Thats when the game stops feeling self-contained.
Not broken. Worse.
Just dependent.
One minute it was a game task.
Next minute it was a purchase decision.
Then I still bought it anyway.
Great.
That’s the embarrassment.
Because the Pixels' rewards route kept changing species depending on what happened outside the loop. One minute it was farming. Next minute it was me checking whether somebody out there had listed the missing piece cheaply enough for the board to keep its dignity. Then it turned back into “play” because the price moved a little and I let myself believe that fixed the uglier part.
That is absurd if you look at it straight.
Also normal on Pixels, which is worse.
On cleaner land, the same route needs less rescue.
With a decent guild, somebody kills the shortage before the market matters.
With VIP, one ugly patch still feels survivable.
On a weak Speck night, the market gets a vote way too early.
And if the account is already in a weaker lane, weaker rep, weaker room, weaker access, that outside patch matters even sooner. Nice little anti-abuse world. Very soft until the market starts deciding who still gets a playable route.
That’s the real split.
Not that Mavis Market exists. That’s background. The uglier truth is that external liquidity gets to decide which in-game routes still behave like routes and which ones turn into tiny capital decisions halfway through the night.
One player is farming.
Another is quietly checking whether the board still makes sense after the patch.
Same map.
Less self-contained than it looks.
Still called it a farming task.
That was generous.
And once you see that, Pixels starts reading differently. The Task Board doesn’t just set goals. It creates demand. The bag doesn’t just show inventory.

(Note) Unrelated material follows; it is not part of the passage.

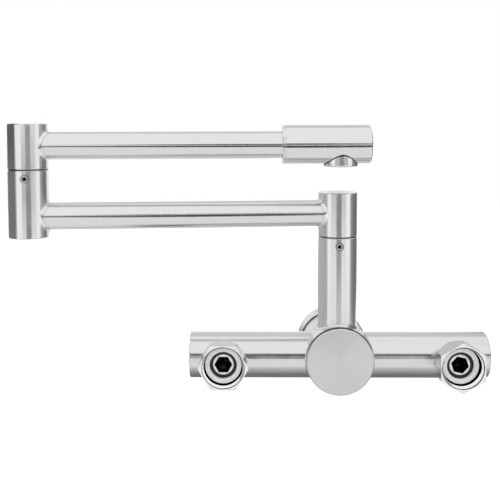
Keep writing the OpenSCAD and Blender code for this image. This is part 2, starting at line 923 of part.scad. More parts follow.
// Disc that opens the ports, and the carrier that the ball of the stem moves along Z
module at_moving_disc() {
    on_valve_axis() translate([0, -disc_rest_z, 0]) children();
}

module moving_disc() {
    color(ceramic_tone) at_moving_disc() difference() {
        rod(moving_disc_y, moving_disc_y + moving_disc_t, moving_disc_d);
        rod(moving_disc_y - cut, moving_disc_y + moving_disc_t / 2, moving_disc_d / 2);
    }
}

module disc_carrier() {
    pocket_d = ball_d + pocket_gap + pocket_gap;
    color(grey_plastic) difference() {
        at_moving_disc() rod(carrier_y, carrier_y + carrier_t, carrier_d);
        on_valve_axis() rod(carrier_y + carrier_t - carrier_pocket, carrier_y + carrier_t + cut,
            pocket_d);
    }
}

module cartridge_rotor() {
    neck_end = pivot_y + pivot_cover;
    slot_half_w = stem_d / 2 + slot_gap;
    low_swing = (pivot_y - rotor_y) * tan(stick_tilt) + slot_half_w / cos(stick_tilt);
    high_swing = pivot_cover * tan(stick_tilt) + slot_half_w / cos(stick_tilt);
    color(white_plastic) on_valve_axis() difference() {
        union() {
            rod(rotor_y, rotor_y + rotor_flange_t, rotor_flange_d);
            rod(rotor_y + rotor_flange_t - cut, neck_end, rotor_neck_d);
        }
        translate([-slot_half_w, -slot_half_w, rotor_y - cut])
            cube([slot_half_w + slot_half_w, slot_half_w + low_swing, pivot_y - rotor_y + cut]);
        translate([-slot_half_w, -high_swing, pivot_y - joined_gap])
            cube([slot_half_w + slot_half_w, high_swing + slot_half_w, pivot_cover + cut]);
        translate([0, 0, pivot_y]) along_x()
            drill(-rotor_neck_d / 2, rotor_neck_d / 2, pivot_pin_d + joined_gap + joined_gap);
    }
}

module pivot_pin() {
    half_l = rotor_neck_d / 2 - passing_gap;
    color(bright_steel) on_valve_axis() translate([0, 0, pivot_y])
        along_x() rod(-half_l, half_l, pivot_pin_d);
}

module lever_stem() {
    stem_top = pivot_y + dome_r - dome_wall - dome_boss_l + stem_into_boss;
    color(brass_tone) on_valve_axis() difference() {
        union() {
            translate([0, 0, ball_y]) sphere(d = ball_d);
            rod(ball_y, ball_y + ball_d, ball_d / 2);
            rod(ball_y + ball_d / 2, stem_top, stem_d);
        }
        translate([0, 0, pivot_y]) along_x()
            drill(-stem_d / 2, stem_d / 2, pivot_pin_d + running_gap + running_gap);
        rod(stem_top - stud_l, stem_top + cut, stud_d - edge_break);
    }
}

module lever_dome() {
    rim_z = dome_r * cos(dome_cover);
    boss_start = dome_r - dome_wall - dome_boss_l;
    color(steel) on_valve_axis() translate([0, 0, pivot_y]) difference() {
        union() {
            difference() {
                sphere(r = dome_r);
                sphere(r = dome_r - dome_wall);
                rod(rim_z - dome_r - dome_r, rim_z, dome_r + dome_r + cut);
            }
            rod(boss_start, dome_r - dome_wall / 2, dome_boss_d);
        }
        rod(boss_start - cut, boss_start + stem_into_boss + joined_gap,
            stem_d + joined_gap + joined_gap);
        rod(boss_start, dome_r + cut, stud_d + joined_gap);
    }
}

module control_stick() {
    foot = pivot_y + dome_r - joined_gap;
    stem_top = pivot_y + dome_r - dome_wall - dome_boss_l + stem_into_boss;
    color(steel) on_valve_axis() {
        difference() {
            broken_rod(foot - edge_break, foot + stick_l, stick_d, 0, edge_break);
            translate([0, 0, pivot_y]) sphere(r = dome_r + joined_gap);
        }
        rod(stem_top + joined_gap, foot + cut, stud_d);
        rod(stem_top - stud_l + edge_break, foot, stud_d - edge_break - joined_gap - joined_gap);
    }
}

valve_body();
rear_cap();
body_tube(-1);  // body_tube_left
body_tube(1);  // body_tube_right
end_plug(-1);  // end_plug_left
end_plug(1);  // end_plug_right
inlet_boss(-1);  // inlet_boss_left
inlet_boss(1);  // inlet_boss_right
inlet_nipple(-1);  // inlet_nipple_left
inlet_nipple(1);  // inlet_nipple_right
nipple_seal(-1);  // nipple_seal_left
nipple_seal(1);  // nipple_seal_right
seal_washer(-1);  // seal_washer_left
seal_washer(1);  // seal_washer_right
union_nut(-1);  // union_nut_left
union_nut(1);  // union_nut_right
riser_tube();
riser_bush();
riser_set_screw();
riser_slip_washer();
cartridge_base();
cartridge_seals();
fixed_disc();
cartridge_shell();
cartridge_nut();
front_cap();
moving_disc();
disc_carrier();
cartridge_rotor();
pivot_pin();
lever_stem();
lever_dome();
control_stick();
riser_head();
riser_head_plug();
riser_spigot();
riser_o_rings();
lower_arm();
elbow_sleeve();
elbow_bottom_plug();
elbow_bush();
elbow_set_screw();
elbow_slip_washer();
elbow_head();
elbow_head_plug();
elbow_spigot();
elbow_o_rings();
upper_arm();
spout_head();
spout_end_ring();
spout_end_plug();
outlet_collar();
aerator_housing();
aerator_screen();
flow_regulator();
aerator_washer();
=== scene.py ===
import json
import math

import bpy
from mathutils import Matrix, Vector


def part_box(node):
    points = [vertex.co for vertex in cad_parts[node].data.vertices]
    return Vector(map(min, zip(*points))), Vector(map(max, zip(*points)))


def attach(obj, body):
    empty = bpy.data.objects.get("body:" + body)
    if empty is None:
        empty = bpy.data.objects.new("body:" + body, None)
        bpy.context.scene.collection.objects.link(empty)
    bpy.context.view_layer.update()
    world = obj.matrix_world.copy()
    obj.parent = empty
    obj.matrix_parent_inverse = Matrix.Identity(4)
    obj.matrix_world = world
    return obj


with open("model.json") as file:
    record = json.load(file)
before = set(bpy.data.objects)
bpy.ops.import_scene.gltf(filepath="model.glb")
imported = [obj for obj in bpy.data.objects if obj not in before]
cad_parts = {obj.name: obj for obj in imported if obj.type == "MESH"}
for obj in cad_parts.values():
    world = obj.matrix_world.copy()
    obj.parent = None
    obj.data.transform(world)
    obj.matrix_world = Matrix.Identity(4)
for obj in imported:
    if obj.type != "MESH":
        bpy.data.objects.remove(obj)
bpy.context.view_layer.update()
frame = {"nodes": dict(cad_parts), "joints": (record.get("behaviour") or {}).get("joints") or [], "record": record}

MM = 0.001
X, Y, Z = Vector((1, 0, 0)), Vector((0, 1, 0)), Vector((0, 0, 1))


# Sizes and axes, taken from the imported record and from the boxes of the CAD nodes
def span(node, side):
    """Where the box of a node starts and ends along x, y or z."""
    low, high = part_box(node)
    return getattr(low, side), getattr(high, side)


def middle(node, side):
    start, end = span(node, side)
    return (start + end) / 2


def half(node, side):
    start, end = span(node, side)
    return (end - start) / 2


def centre_of(node):
    low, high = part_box(node)
    return (low + high) / 2


joints = {joint["name"]: joint for joint in frame["joints"]}
mounts = {mount["name"]: mount for mount in frame["record"]["mounts"]}
riser = Vector(joints["riser_swivel"]["pos_m"])
elbow = Vector(joints["elbow_swivel"]["pos_m"])
outlet = Vector(mounts["outlet"]["pos_m"])
valve = Vector((0, riser.y, 0))
inlets = {side: Vector((mounts[f"inlet_{side}"]["pos_m"][0], 0, 0)) for side in ("left", "right")}
lower_start = Vector((riser.x, riser.y, middle("lower_arm", "z")))
lower_end = Vector((elbow.x, elbow.y, lower_start.z))
upper_start = Vector((elbow.x, elbow.y, middle("upper_arm", "z")))
lower_way = Vector((elbow.x - riser.x, elbow.y - riser.y, 0)).normalized()
upper_way = Vector((outlet.x - elbow.x, outlet.y - elbow.y, 0)).normalized()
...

It tells you how close you are to needing outside help. Coins keep the first small correction from feeling serious. Then Mavis Market shows up and asks the question the cozy wrapper never says out loud:

is this still a task, or am I just buying permission to keep calling it one?
Not a fun question.
Useful, obviously.
Still ugly.
Pixels probably needs this.
Still doesn’t make it feel clean.
Static closed loops get learned too fast, emptied too fast, then everyone acts shocked when the economy starts smelling like compost and panic. Fine. Let the market absorb what Pixels can’t produce cleanly on its own.
Still.
That means the market is not downstream of the game.
It is inside the game’s decision about what a viable night looks like.
Which means the route is not just being played.
It’s being budgeted.
That’s the turn.
Because once external liquidity starts finishing the route often enough, you are no longer just playing a system the designers built. You are playing a hybrid thing where the board offers the shape, the bag offers the constraint, and the market decides whether the route deserves to stay alive.
Seriously?...
I had one moment late that night where the task board on Pixels refreshed again and I just stared at the next task because I already knew exactly what was about to happen. Mostly there. One gap. One market tab. One quick lie to myself that it was still a gameplay decision and not just me checking whether the outside world was willing to subsidize my progression for another fifteen minutes.
Opened the tab anyway.
Of course I did.
By then I wasn’t even asking whether the task was good.
By then the board wasn’t offering me a route. It was asking whether I’d pay to keep one alive.
I was asking whether the market would let me keep pretending it was still a Pixels loop.
That’s the part I hate.
The route still looks like Pixels.
The permission doesn’t.
And after enough nights like that, the Task Board stops feeling like a self-contained game system and starts feeling like a request the market can approve or ignore.